Playing “Happy Birthday” like this is fine and dandy, but a way to take it up a notch is to jazz it up!

Making something sound “jazzy” can be quite simple: use seventh chords.

What are seventh chords? It’s when you add a fourth note after your triad that is seven notes away from the root (or bottom) chord.

Now, here’s an important thing to remember: stay in your key. We’re in C Major, which means no sharps or flats, so don’t add a note that gets a sharp or flat onto your seventh. Here are the chords we’ll use:


Cmaj7 keyboard diagram with notes C-E-G-B highlighted in red and labelled.


Fmaj7 keyboard diagram with notes F-A-C-E highlighted in red and labelled.


G7 keyboard diagram with notes G-B-D-F highlighted in red and labelled.

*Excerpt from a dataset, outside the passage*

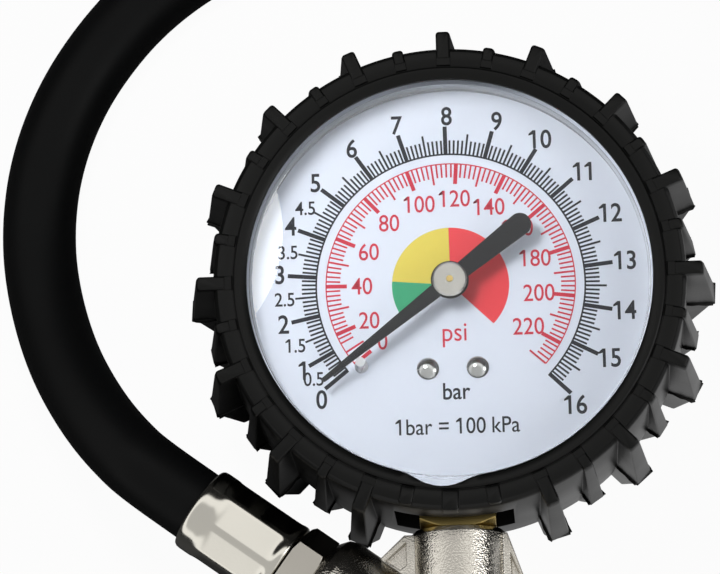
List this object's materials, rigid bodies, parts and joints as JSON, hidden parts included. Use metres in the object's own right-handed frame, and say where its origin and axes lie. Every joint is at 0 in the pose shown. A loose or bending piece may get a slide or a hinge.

Dm7 keyboard diagram with notes D-F-A-C highlighted in red and labelled.

BONUS: What’s the difference between Cmaj7 and C7? 

You’ll notice some of the chords have “maj” in them and some of them don’t. The “maj” means the chord isn’t a dominant seventh, while the lack of a “maj” means the chord is a dominant seventh. 

A dominant seventh chord is a chord that’s built on the seventh note of a scale. For example, take C7: count backwards to five from C and you’ll land on F. This means C7 is a dominant seventh chord built on the fifth note of F Major.

What difference does this make? Well, F Major has one flat: B flat. This makes C7 a chord with the notes C-E-G-Bb.

Meanwhile, Cmaj7, a non-dominant seventh chord, has the notes C-E-G-B. You can learn more about different types of seventh chords here.

Make Your “Happy Birthday” Even Fancier

So far, we’ve been playing all our chords in root position. But you can mix up the order of notes in your chords using inversions.

You’ll notice I play a G7 chord in 2nd inversion at the end. That is, the G7 chord is ordered D-F-G-B. Can you see how I get to move less by using this inversion? Inversions can help us transition smoothly between chords!

You can learn more about inversions here and how to use them as shortcuts here.

Other Ways to Make Things Fancy

Here are more ideas to make your “Happy Birthday” performance more impressive:

  • Use broken chords and/or play arpeggios in the left hand.
  • Add riffs and fills. You’ll see I add a little grace note at the end!
  • Experiment with different transitions, such as gospel transitions and RnB transitions

BONUS: Transposing the Piano Chords in Happy Birthday

Now, we’ve been playing (and perhaps singing!) “Happy Birthday” in C Major. But not everyone is comfortable with singing in C Major. So, it helps to learn how to transpose (move into a different key).

Step 1: Assign each chord a number

If you want to learn how to transpose, it helps to learn the number system.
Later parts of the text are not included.